The focus on athlete activism has increased in the wake of public protests by Colin Kaepernick, other NFL players and Megan Rapinoe, along with the 2016 ESPYS opening by LeBron James, Carmelo Anthony, Chris Paul and Dwyane Wade. But the conversation is often limited to spotlighting the most influential of male athletes.
Stewart also made a public declaration at the 2016 ESPYS, using her Best Female Athlete acceptance speech as an opportunity to demand more attention for the WNBA. "Equality for all takes each of us making an effort," she said as she accepted her award. "Together, let's be better."
"I wanted [this speech] to be meaningful," Stewart said recently. "I've done a lot of speeches in my life and thanked my family and friends, but I wanted to talk about something bigger than that and kind of make a point."

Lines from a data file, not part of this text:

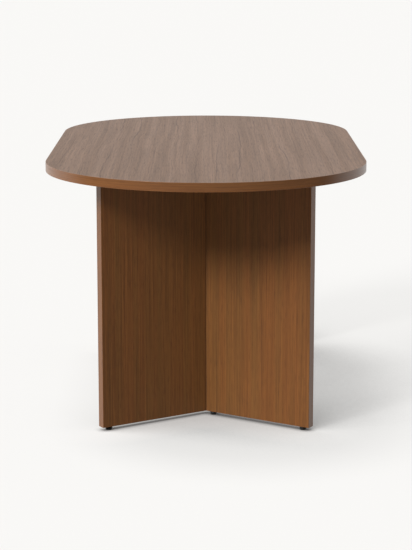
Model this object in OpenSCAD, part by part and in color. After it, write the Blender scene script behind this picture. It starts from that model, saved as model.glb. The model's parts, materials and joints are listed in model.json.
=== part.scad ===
// Dining table: a veneered board top with half-round ends on two V-shaped bases of mitred panels.
// Millimetres. The origin is on the floor under the middle of the top, Z is up, Y runs along the
// table and X across it. The front end is at -Y, and left and right are seen from there.

/* [Table top] */
// Length of the top
top_l = 1600; // [1400:10:2200]
// Width of the top, which is also the diameter of its round ends
top_w = 900; // [800:10:1100]
// Thickness of the finished top
top_t = 25; // [22:1:40]
// Height of the finished top above the floor
table_h = 740; // [700:5:780]

/* [Veneer and edging] */
// Thickness of the veneer on each face of a board
veneer_t = 0.6; // [0.4:0.1:1.5]
// Thickness of the banding on the edges of a board
band_t = 1; // [0.8:0.1:3]
// Radius that breaks the outer corners of the banding
arris_r = 0.7; // [0.2:0.1:1.5]

/* [V-shaped bases] */
// Width of each base across its two open ends
base_w = 600; // [500:10:700]
// Angle between each panel and the width of the table
panel_angle = 32.5; // [26:0.5:42]
// Thickness of the finished panels
panel_t = 25; // [22:1:36]
// Height of the panels' lower edges above the floor
floor_gap = 10; // [9.5:0.5:16]

/* [Mitre tongue] */
// Thickness of the loose tongue in the mitre
tongue_t = 4; // [3:0.5:6]
// Width of the tongue across the mitre
tongue_w = 18; // [12:1:22]
// Distance of the tongue from the inner corner of the V
tongue_in = 12; // [10:0.5:15]
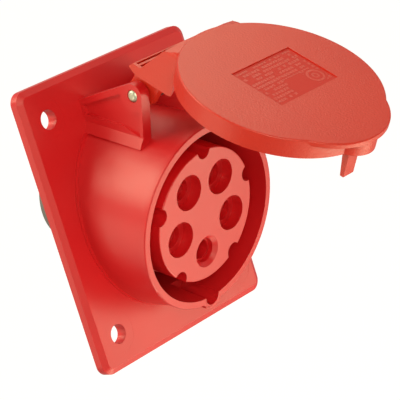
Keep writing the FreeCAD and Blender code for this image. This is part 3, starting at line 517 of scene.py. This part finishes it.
LAMP_COLOUR = (1.0, 0.99, 0.69)
LIT_POINT = Vector((0.0, -0.04, 0.0))
LAMPS = {
    # name: direction from the part, distance and side in metres, power in watts
    "lamp beside the camera": ((-0.45, -0.80, 0.40), 1.0, 0.9, 4.2),
    "lamp behind the camera": ((-0.68, -0.71, 0.20), 1.0, 0.3, 2.4),
    "left back lamp": ((-0.50, 0.50, 0.70), 1.0, 0.6, 6.9),
    "lower left lamp": ((-0.61, -0.61, -0.51), 1.0, 0.6, 1.4),
    "left edge panel": ((-0.80, 0.58, -0.12), 1.0, 0.6, 1.9),
    "lower right softbox": ((0.65, -0.65, -0.39), 0.397, 0.2, 0.5),
    "upper right softbox": ((0.50, 0.08, 0.86), 0.396, 0.2, 0.3),
    "low right fill": ((0.46, -0.43, -0.77), 0.647, 0.3, 1.0),
    "low fill": ((0.10, -0.21, -0.97), 0.566, 0.35, 1.6),
}
for name, (direction, distance, side, power) in LAMPS.items():
    light = bpy.data.lights.new(name, "AREA")
    light.size = side
    light.energy = power
    light.color = LAMP_COLOUR
    away = Vector(direction).normalized()
    lamp = add(name, light)
    lamp.location = LIT_POINT + away * distance
    lamp.rotation_euler = away.to_track_quat("Z", "Y").to_euler()
    lamp.visible_camera = False


# Camera: to the left of the mouth, a little above it and rolled, as the photograph was taken.
# A long lens, so that the flange's edges stay nearly parallel, and the plain view transform.
AZIMUTH = radians(-43.936)
ELEVATION = radians(11.4516)
ROLL = radians(-17.3185)
DISTANCE = 0.66768
AIM = Vector((0.013063, -0.014578, -0.007082))
back = Vector((sin(AZIMUTH) * cos(ELEVATION), -cos(AZIMUTH) * cos(ELEVATION), sin(ELEVATION)))
camera_data = bpy.data.cameras.new("camera")
camera_data.lens = 180.0
camera_data.sensor_width = 36.0
camera_data.clip_start = 0.01
camera = add("camera", camera_data)
level = (-back).to_track_quat("-Z", "Y").to_matrix().to_4x4()
camera.matrix_world = Matrix.Translation(AIM + back * DISTANCE) @ level @ Matrix.Rotation(ROLL, 4, "Z")
scene.camera = camera
scene.view_settings.view_transform = "Standard"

Stewart continually comes back to the issue of gender equality. From her experiences at UConn, both as an athlete and as someone who has taken her fair share of women's-studies classes, the inequality she sees between men and women extends to everyday life. It is personal to her and drives her to speak out on behalf of others.
"We're fighting for equality ourselves within women's basketball," she said. "When you see someone else fighting for that same equality, you want to be a part of it. It's silly not to."
"We're fighting for equality ourselves within women's basketball. When you see someone else fighting for that same equality, you want to be a part of it. It's silly not to."Breanna Stewart
With over 40,000 Twitter followers and more than 100,000 followers on Instagram, Stewart has one of the larger social media followings of WNBA players. She might not have the following of James or Skylar Diggins-Smith, but she feels responsibility all the same.
"If we have a platform that reaches thousands of people," Stewart said, "we have to use it."
Being outspoken doesn't always go unpunished and can raise questions about an athlete's marketability, however. Kaepernick is still a free agent, and Rapinoe took heat for joining the anthem protest last fall. But publicly taking a stand on numerous issues has not seemed to hurt Stewart.
"For Stewie, activism has come naturally, and while I think it undoubtedly elevates her visibility to be a part of important conversations, the more critical byproduct is that she's authentically engaged, learning and connecting with the world around her," Stewart's agent, Lindsay Kagawa Colas, said this week via email.
"The fact she is on such an interesting journey with fans engaged with her as a whole, authentic person rather than just as an athlete, will shape her legacy and can give brands who want to stand for something a lot to work with," added Kagawa Colas, who has represented dozens of top-tier WNBA players over the years.
Stewart is able to speak out partly because of the community of support around her. The Storm is an active organization when it comes to social causes. Following the mass shooting at Pulse Nightclub in June 2016, the Seattle Storm held an online auction to benefit the OneOrlando fund. Stewart contributed game-worn shoes with the names of the 49 victims handwritten on them. The Storm are planning a similar auction in July to support Planned Parenthood, and on Tuesday, team president and general manager Alisha Valavanis attended a Pride event that drew front-office personnel or players from all five of Seattle's professional sports teams.
When WNBA players last summer protested in response to police brutality and the killings of Philando Castile and Alton Sterling, the Storm players posted a solidarity photo.
"Part of being a professional athlete is that you have a platform, and there's a responsibility that comes along with that," Storm coach Jenny Boucek said. "I think [Stewart] is well-thought-out in what she says. We're totally supportive of our players' expressing themselves."
Stewart isn't going to stop speaking out. If she can have an impact, that's what she wants to do.
"There's a lot going on in the world," Stewart said. "This is going to help more than it's going to hurt."